_Given problem_:
Copy each line that contains the string "FreeCAD".
--------------------------------
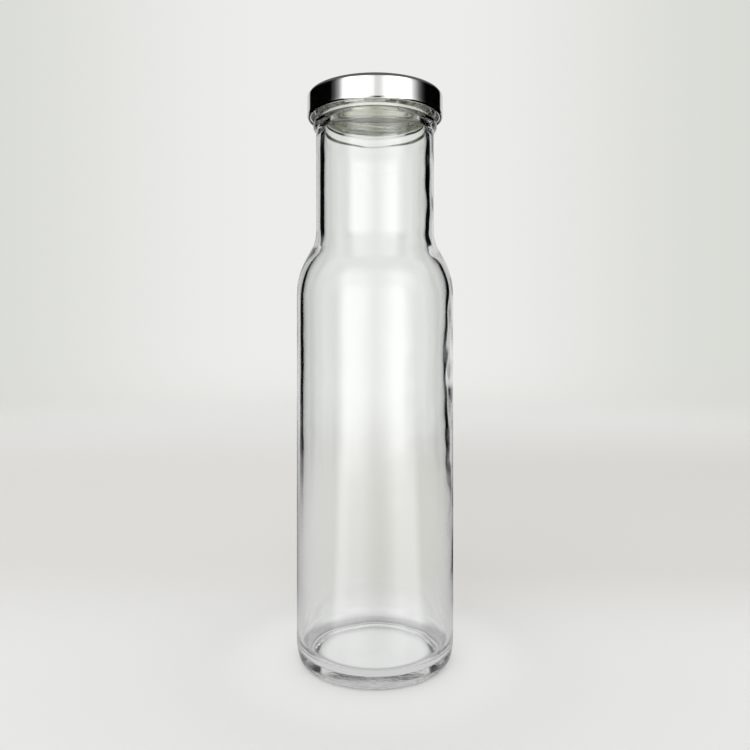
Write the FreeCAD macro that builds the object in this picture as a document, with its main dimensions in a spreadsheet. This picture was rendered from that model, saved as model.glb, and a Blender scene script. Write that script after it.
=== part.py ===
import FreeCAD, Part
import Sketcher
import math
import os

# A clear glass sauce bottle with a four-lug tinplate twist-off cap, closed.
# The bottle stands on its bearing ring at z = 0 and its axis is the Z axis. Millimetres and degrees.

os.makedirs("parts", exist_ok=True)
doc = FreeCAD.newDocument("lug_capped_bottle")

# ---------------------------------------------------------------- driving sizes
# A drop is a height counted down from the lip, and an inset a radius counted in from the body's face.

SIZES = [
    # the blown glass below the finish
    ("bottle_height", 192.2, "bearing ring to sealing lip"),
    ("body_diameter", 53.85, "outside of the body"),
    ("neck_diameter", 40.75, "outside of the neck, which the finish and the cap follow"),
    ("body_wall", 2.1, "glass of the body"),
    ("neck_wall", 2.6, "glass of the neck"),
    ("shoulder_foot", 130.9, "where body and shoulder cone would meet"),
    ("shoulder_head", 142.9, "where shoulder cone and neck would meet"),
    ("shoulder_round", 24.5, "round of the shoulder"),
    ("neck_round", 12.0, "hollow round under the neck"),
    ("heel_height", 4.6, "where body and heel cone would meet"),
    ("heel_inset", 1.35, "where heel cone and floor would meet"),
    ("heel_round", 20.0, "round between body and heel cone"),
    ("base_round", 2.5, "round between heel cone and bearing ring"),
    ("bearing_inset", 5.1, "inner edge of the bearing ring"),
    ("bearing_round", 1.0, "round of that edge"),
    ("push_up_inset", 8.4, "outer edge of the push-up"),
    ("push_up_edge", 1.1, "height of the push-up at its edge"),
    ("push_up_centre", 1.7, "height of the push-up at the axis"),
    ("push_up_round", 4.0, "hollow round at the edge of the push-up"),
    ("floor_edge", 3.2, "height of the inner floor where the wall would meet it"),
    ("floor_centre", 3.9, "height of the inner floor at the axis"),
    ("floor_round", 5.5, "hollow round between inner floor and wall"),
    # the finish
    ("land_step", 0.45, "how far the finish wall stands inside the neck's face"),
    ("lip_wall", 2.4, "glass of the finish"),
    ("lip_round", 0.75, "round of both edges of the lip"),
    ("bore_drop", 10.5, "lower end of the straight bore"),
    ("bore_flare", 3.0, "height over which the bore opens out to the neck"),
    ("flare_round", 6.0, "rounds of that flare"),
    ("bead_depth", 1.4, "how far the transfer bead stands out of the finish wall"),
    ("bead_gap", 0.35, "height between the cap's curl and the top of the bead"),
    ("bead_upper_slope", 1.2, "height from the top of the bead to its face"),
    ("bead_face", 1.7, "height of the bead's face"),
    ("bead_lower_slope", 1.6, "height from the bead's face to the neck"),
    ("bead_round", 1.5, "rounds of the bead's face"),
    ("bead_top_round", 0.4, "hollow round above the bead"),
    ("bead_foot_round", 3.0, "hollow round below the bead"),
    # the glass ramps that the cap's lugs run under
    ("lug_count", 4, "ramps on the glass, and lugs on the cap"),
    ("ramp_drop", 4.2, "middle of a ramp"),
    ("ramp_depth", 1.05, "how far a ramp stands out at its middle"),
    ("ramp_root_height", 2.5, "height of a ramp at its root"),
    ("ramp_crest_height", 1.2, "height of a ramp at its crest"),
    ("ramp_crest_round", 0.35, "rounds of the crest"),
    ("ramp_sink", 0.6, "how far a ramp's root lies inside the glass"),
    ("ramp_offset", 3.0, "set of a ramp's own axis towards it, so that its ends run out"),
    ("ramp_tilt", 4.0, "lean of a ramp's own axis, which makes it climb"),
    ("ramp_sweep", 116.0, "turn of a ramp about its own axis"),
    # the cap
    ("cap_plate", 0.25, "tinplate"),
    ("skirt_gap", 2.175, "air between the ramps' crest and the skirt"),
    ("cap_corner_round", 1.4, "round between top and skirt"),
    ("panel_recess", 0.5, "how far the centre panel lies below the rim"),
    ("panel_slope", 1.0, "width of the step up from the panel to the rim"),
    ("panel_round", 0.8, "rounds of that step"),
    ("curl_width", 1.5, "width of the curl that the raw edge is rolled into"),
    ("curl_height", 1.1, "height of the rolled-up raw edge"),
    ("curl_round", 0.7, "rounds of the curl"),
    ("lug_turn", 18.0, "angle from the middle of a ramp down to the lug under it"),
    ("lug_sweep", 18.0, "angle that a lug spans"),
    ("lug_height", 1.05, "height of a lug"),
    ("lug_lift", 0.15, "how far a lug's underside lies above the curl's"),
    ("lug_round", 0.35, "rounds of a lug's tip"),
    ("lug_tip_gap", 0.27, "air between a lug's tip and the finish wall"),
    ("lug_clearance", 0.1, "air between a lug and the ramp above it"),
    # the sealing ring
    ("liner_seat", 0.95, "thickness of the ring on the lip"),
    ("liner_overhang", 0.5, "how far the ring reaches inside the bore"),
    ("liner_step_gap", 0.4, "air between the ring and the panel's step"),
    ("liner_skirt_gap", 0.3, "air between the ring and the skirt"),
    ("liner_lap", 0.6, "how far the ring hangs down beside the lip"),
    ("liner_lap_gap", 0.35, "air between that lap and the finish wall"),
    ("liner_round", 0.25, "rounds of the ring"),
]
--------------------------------
_Solution for this problem_:
Write the FreeCAD macro that builds the object in this picture as a document, with its main dimensions in a spreadsheet. This picture was rendered from that model, saved as model.glb, and a Blender scene script. Write that script after it.
import FreeCAD, Part
doc = FreeCAD.newDocument("lug_capped_bottle")